It Is November Again! by Dr. Iraniha
It is November again! My son came to stay with us a few days ago for the Thanksgiving break. Today, after having lunch together he went to his room to study. I was sitting on the couch, looking through the window, calm, quiet with no pain. It was such a beautiful sunny and warm day and I could feel the warmth of the sunlight on my skin. But then a cluster of memories from four years ago rushed into my mind. November 2013 was a beginning of a dismal year, filed with unbearable and painful experiences for me and my family. That gruesome year was a cross road in my life that incited me to see the world differently. Before that experience, life for me was an easy equation and I thought I had figured that out. The recipe for success and contentment was to have purpose, be determined, have discipline, work hard, be fearless and just do the “right thing”. Up to then, I always considered myself a mentally and physically strong individual who was not afraid to face the pain and struggle.
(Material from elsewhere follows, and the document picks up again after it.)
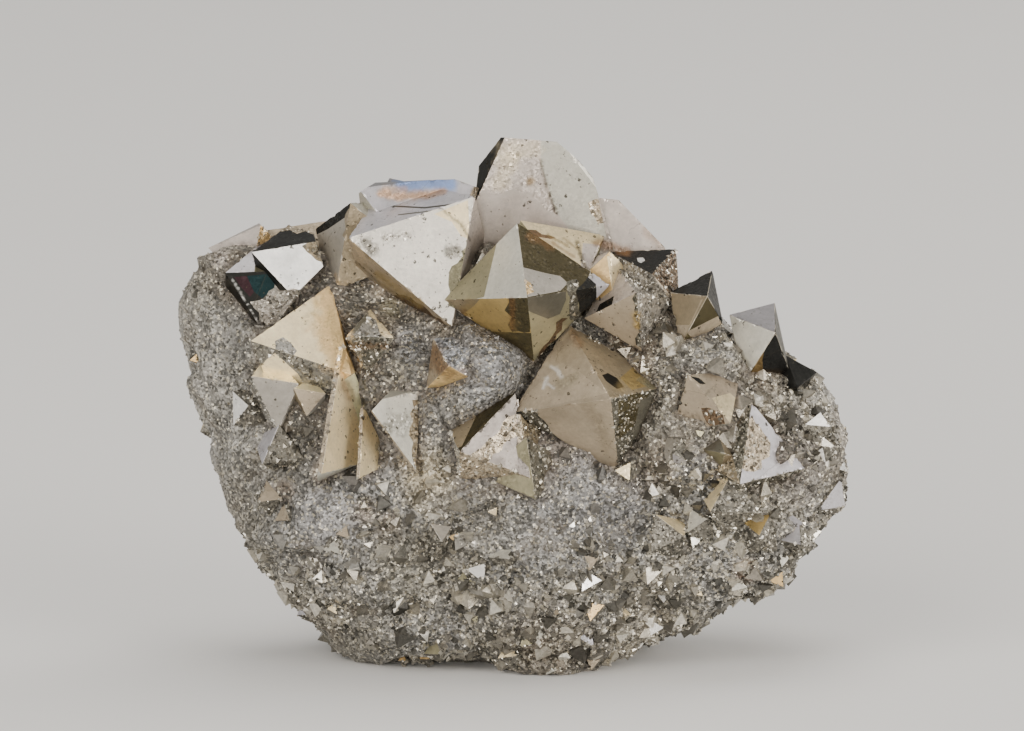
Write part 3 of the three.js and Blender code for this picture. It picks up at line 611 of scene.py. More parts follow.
# ---------------------------------------------------------------- how the pieces are finished
TURNED_TO_VIEWER = 0.05  # least share of a face's normal that points at the viewer
MERGED_WITHIN = 0.003 * MM
SLIVER = 0.02 * MM
FLAT_WITHIN = math.radians(0.6)
HIDDEN_STEP = 1.3 * MM  # longest edge of a crystal's mesh where it faces away
SMALL_STEP = 1.2 * MM
MOST_SPLITS = 9
SHARP_EDGE = 0.25  # radians
SMALL_EDGE = 0.03 * MM
CHIP_DEPTH = 0.35 * MM
CHIP_WAVES = (1.1 * MM, 0.4 * MM)
RAGGED_FROM = 0.35  # grain from which a patch has a broken outline
RAGGED_SIDE = 7.0  # pixels
RAGGED_WIDTH = 6.0
STAIN_FADE = 1.35  # share of its radius at which a stain ends
PITTED_FROM = 0.9  # grain from which a stain is pitted as well
STAIN_PITS = 1.6
PATCH_PITS = 0.3
# How far and how strongly a crystal's foot is painted darker brown: dirt and painted shade.
FEET_DIRT_AND_SHADE_REACH = 0.7 * MM
FEET_DIRT_AND_SHADE_STRENGTH = 0.4
# How far and how strongly the rock beside the crystals is painted darker brown: dirt and painted shade.
ROCK_DIRT_AND_SHADE_REACH = 1.8 * MM
ROCK_DIRT_AND_SHADE_STRENGTH = 0.6
# Painted shade in the rock's hollows and painted light on its crags, from the relief.
PAINTED_RELIEF_LIGHT_AND_SHADE = 400.0  # how much darker the rock is per metre of hollow
SOCKET_DEPTH = 0.7 * MM  # how far the rock sinks under a crystal
SOCKET_REACH = 1.2 * MM
NEAR_CRYSTAL = 3.0 * MM
GRAINY = 0.7  # grain from which grains are strewn on a crystal
SHADED_LIGHTS = (0.8, 1.05, 0.7, 0.95, 0.6, 1.1, 0.85)
OPEN_GRAIN = 0.15
BACK_SHARE = 0.35  # density of the grains behind, against those in front
ON_CRYSTALS = 1.2  # density of the grains on crystals, against those on the rock
VALUE_KEYS = {"FLOAT_COLOR": "color", "FLOAT_VECTOR": "vector", "FLOAT": "value"}


def palette(name):
    return np.array(getattr(bpy.context.scene.specimen_palette, name))


class Look:
    """Colour, roughness, grain and pits of one face; its colour times its lightness gives tarnish together
    with painted light, painted shade and painted reflection.
    """

    def __init__(self, name, light, pits, grain):
        self.tint = np.clip(palette(name) * light, 0, 1)
        self.finish = (bpy.context.scene.specimen_crystals.roughness, grain, pits)


def eased(share):
    share = np.clip(share, 0, 1)
    return share * share * (3 - 2 * share)


def smooth_share(distance, radius):
    return eased(STAIN_FADE - distance / radius)


def uneven(points, scale):
    """Noise about 0 at standing points, one wave about scale metres long."""
    return np.array([noise.noise(Vector(p) / scale) for p in points])


def finish_mesh(mesh, name, material):
    mesh.name = name
    mesh.materials.clear()
    mesh.materials.append(material)


def new_object(name, mesh, material):
    finish_mesh(mesh, name, material)
    obj = bpy.data.objects.new(name, mesh)
    bpy.context.scene.collection.objects.link(obj)
    return obj


def made_mesh(name, bm):
    """The mesh of an edited one, which is let go."""
    mesh = bpy.data.meshes.new(name)
    bm.to_mesh(mesh)
    bm.free()
    return mesh


def mesh_places(mesh):
    places = np.empty(len(mesh.vertices) * 3)
    mesh.vertices.foreach_get("co", places)
    return places.reshape(-1, 3)


def inside_box(points):
    low, high = np.array(CAD_BOX[0]), np.array(CAD_BOX[1])
    return np.clip(points, low, high)


def keep_in_box(mesh):
    mesh.vertices.foreach_set("co", inside_box(mesh_places(mesh)).ravel())
    mesh.update()


def per_corner(bm, value):
    """A value of each face, once for each of its corners."""
    return np.array([value(face) for face in bm.faces for _ in face.loops])


def store(mesh, name, kind, values, domain="POINT"):
    """Keeps values on a mesh's points or corners, where the materials read them."""
    layer = mesh.attributes.new(name, kind, domain)
    layer.data.foreach_set(VALUE_KEYS[kind], np.ascontiguousarray(values, dtype=np.float32).ravel())


def store_tints(mesh, tints, domain="POINT"):
    store(mesh, "tint", "FLOAT_COLOR", np.column_stack([tints, np.ones(len(tints))]), domain)


def finish_piece(piece, slot, *nodes):
    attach(piece, "root")
    if nodes:
        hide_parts(*nodes)


# ---------------------------------------------------------------- materials
# Cells and waves, per metre of the specimen.
FACE_GRAINS, FACE_PITS, FACE_SPECKS, FACE_CRACKS = 3300, 1050, 2700, 120
ROCK_GRAINS, ROCK_FINES = 1200, 3200
# Colours under the palette's, in linear light.
PIT_DARK = (0.035, 0.03, 0.02, 1)
SPECK_DARK = (0.07, 0.06, 0.04, 1)
CRACK_DARK = (0.06, 0.05, 0.035, 1)
FLECK_AND_CREVICE_SHADE = (0.03, 0.028, 0.022, 1)
WARM_DUST = (0.2, 0.14, 0.07, 1)
GLINT = (0.78, 0.72, 0.58, 1)
MIRROR_TINT = (0.65, 0.64, 0.61, 1)
GRAIN_DARKEST, GRAIN_LIGHTEST = (0.02, 0.019, 0.015, 1), (0.95, 0.91, 0.8, 1)
GRAIN_TONES = ((0.14, "3a3830"), (0.38, "78746a"), (0.58, "a19b8d"), (0.76, "cbc3b0"))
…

Of course, my life was never easy and I always needed to work extremely hard to achieve anything I desired, but in the midst of this grueling journey, since facing the pain and struggle was unavoidable, I learned to embrace the painful conditions, comprehend them and apply that energy as a fuel for my motivation and growth. But the pain that I experienced in that year was absolutely incomparable. It was a crushing, heartbreaking and harsh experience filled with so many dark days with fear, uncertainty and despair, so many setbacks and roadblocks. My family and I were part of this unpleasant experience and had to endure those darkest days of our lives. That experience made me realize our frailty and vulnerability as a human being. It thought me an incredibly valuable lesson that even our most valuable assets in life like our health and our relationships with our family and friends that we usually take for granted, could vanish in a matter of seconds. That experience also made me understand that it is extremely hard to cope with these difficult conditions alone. We need each other, our family and friends to be able to sustain the traumatic events. Now, four years later, my family and I fully recovered from that dark period of our lives, and the only imprint that has left in our hearts, is the recollection of human interactions and encounters that we experienced throughout that horrific year.
Patient experience in these desperate conditions
As a surgeon, being in charge of taking care of others and constantly giving service to patients in the health care environment creates a sense of authority and power which is extremely different with what the patient experiences. For more than a year, my family and I had to experience the health care system from the patient`s perspective and at times we witnessed injustice, impersonal care, ignorance and lack of humanity in our health care system. We also witnessed and experienced sparks of compassion, care and kindness which gave us hope to withstand the misery of pain, fear and uncertainty. Now the memories that stand out in my mind are the ones filled with the essence of humanity, the health professionals that had compassion, care and kindness, who strived to give us hope, helped us to endure those difficult times and assisted us to overcome the illness.
Health care system is a service industry to care for people in need, and it seems that creating an incredible patient experience in these desperate conditions should be indisputable. For me achieving this goal has been extremely personal. It was just part of a promise. The promise that I made to myself to care for others, to treat them as a human being like my family, treat them with respect and dignity, empathize with them and challenge myself to find a way of relieving their pain and suffering. But in this process, it has also made me happy, proud and content. But the most important part of the puzzle is what really motivates other health professionals to pursue this vision and what they would gain by that mindset. I reached to a conclusion that creating such an experience would not be possible without close attention to the health professional experience, their happiness and well-being in their life and work environment. However, health care profession is a difficult and stressful carrier associated with pain, suffering, tragic events, unforgiving challenges, and stressful conditions. So happiness as a daily pleasure is not part of this profession, but I am certain that anyone can feel and experience joy even in the midst of suffering and stressful condition if they believe their profession has an extraordinary and distinguished meaning, overcoming the gruesome challenges and achieving the daily goals are noteworthy and honorable, and creating authentic human connection and experiences are respected and memorable. The feeling of fulfillment for health care professionals comes from creating an amazing experience of humanity in patients, seeing their smiles and happiness, their sense of gratefulness, appreciation and affirmation of the very existence of compassion, care and kindness.
Now, it is November again, but four years later. My son is healthy and happy and I am calm, quiet with no pain. It is a beautiful sunny and warm day and I still feel the warmth of the sunlight on my skin. I am extremely grateful to the ones who helped us to withstand that horrifying storm and left us those amazing memories.